>> begin

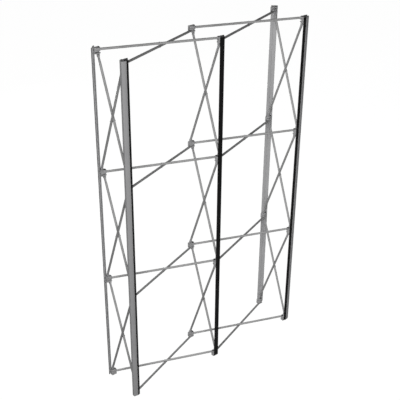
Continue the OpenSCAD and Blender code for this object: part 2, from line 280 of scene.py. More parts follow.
def plate(outline, low, high, edge):
    """A flat plate of the given outline, with eased edges."""
    shape = bmesh.new()
    face = shape.faces.new([shape.verts.new((x, y, low)) for x, y in outline])
    lift(shape, [face], (0, 0, high - low))
    bmesh.ops.recalc_face_normals(shape, faces=shape.faces)
    ease(shape, shape.edges[:], edge)
    return shape


def join(whole, part, place=Matrix.Identity(4)):
    """Sets a part into a piece, at its place."""
    bmesh.ops.transform(part, matrix=place, verts=part.verts)
    carrier = bpy.data.meshes.new("carrier")
    part.to_mesh(carrier)
    part.free()
    whole.from_mesh(carrier)
    bpy.data.meshes.remove(carrier)


# Faces narrower than this are eased edges, which handling rubs bare
worn_w = 0.9 * mm
smooth_below = math.radians(35)


def finished(name, shape, place, finish, body, node):
    """Makes the piece at its place in the frame, in its finish, and hands it to its body."""
    bmesh.ops.transform(shape, matrix=place, verts=shape.verts)
    bmesh.ops.recalc_face_normals(shape, faces=shape.faces)
    worn = shape.faces.layers.float.new("worn")
    for face in shape.faces:
        narrow = face.calc_area() < worn_w * max(e.calc_length() for e in face.edges)
        face[worn] = 1 if narrow else 0
    mesh = bpy.data.meshes.new(name)
    shape.to_mesh(mesh)
    shape.free()
    mesh.polygons.foreach_set("use_smooth", [True] * len(mesh.polygons))
    mesh.set_sharp_from_angle(angle=smooth_below)
    mesh.materials.append(finish)
    piece = bpy.data.objects.new(name, mesh)
    bpy.context.scene.collection.objects.link(piece)
    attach(piece, body)
    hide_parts(node)


def hub_piece(kind, shape, spot, finish):
    """Sets a piece drawn in a hub's own frame on that hub."""
    body = hub_body_name(*spot)
    finished(body.replace("hub_", f"hub_{kind}_"), shape, hub_frame(*spot), finish, body,
             hub_node_name(*spot))


# Most of a noise lies between these two values
noise_low, noise_high = 0.3, 0.7


def plain_finish(name, colour, roughness, metallic=0.0, gloss=0.5):
    finish = bpy.data.materials.new(name)
    finish.use_nodes = True
    shader = finish.node_tree.nodes["Principled BSDF"]
    shader.inputs["Base Color"].default_value = (*colour, 1)
    shader.inputs["Roughness"].default_value = roughness
    shader.inputs["Metallic"].default_value = metallic
    shader.inputs["Specular IOR Level"].default_value = gloss
    return finish


def pattern(finish, scale, stretch=(1, 1, 1), turn=(0, 0, 0), detail=4.0):
    """A noise over the piece's own place, drawn out and turned to run with the material."""
    nodes, links = finish.node_tree.nodes, finish.node_tree.links
    where = nodes.new("ShaderNodeTexCoord")
    turned = nodes.new("ShaderNodeMapping")
    turned.vector_type = "TEXTURE"
    turned.inputs["Rotation"].default_value = turn
    turned.inputs["Scale"].default_value = stretch
    links.new(where.outputs["Object"], turned.inputs["Vector"])
    noise = nodes.new("ShaderNodeTexNoise")
    noise.inputs["Scale"].default_value = scale
    noise.inputs["Detail"].default_value = detail
    links.new(turned.outputs["Vector"], noise.inputs["Vector"])
    return noise.outputs["Fac"]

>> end

**Exercise objective:**
Above are some lines. Repeat exactly, and only, those from the line that has "attach(piece, body)" through the line that has "return finish".

**Complete answer:**
    attach(piece, body)
    hide_parts(node)


def hub_piece(kind, shape, spot, finish):
    """Sets a piece drawn in a hub's own frame on that hub."""
    body = hub_body_name(*spot)
    finished(body.replace("hub_", f"hub_{kind}_"), shape, hub_frame(*spot), finish, body,
             hub_node_name(*spot))


# Most of a noise lies between these two values
noise_low, noise_high = 0.3, 0.7


def plain_finish(name, colour, roughness, metallic=0.0, gloss=0.5):
    finish = bpy.data.materials.new(name)
    finish.use_nodes = True
    shader = finish.node_tree.nodes["Principled BSDF"]
    shader.inputs["Base Color"].default_value = (*colour, 1)
    shader.inputs["Roughness"].default_value = roughness
    shader.inputs["Metallic"].default_value = metallic
    shader.inputs["Specular IOR Level"].default_value = gloss
    return finish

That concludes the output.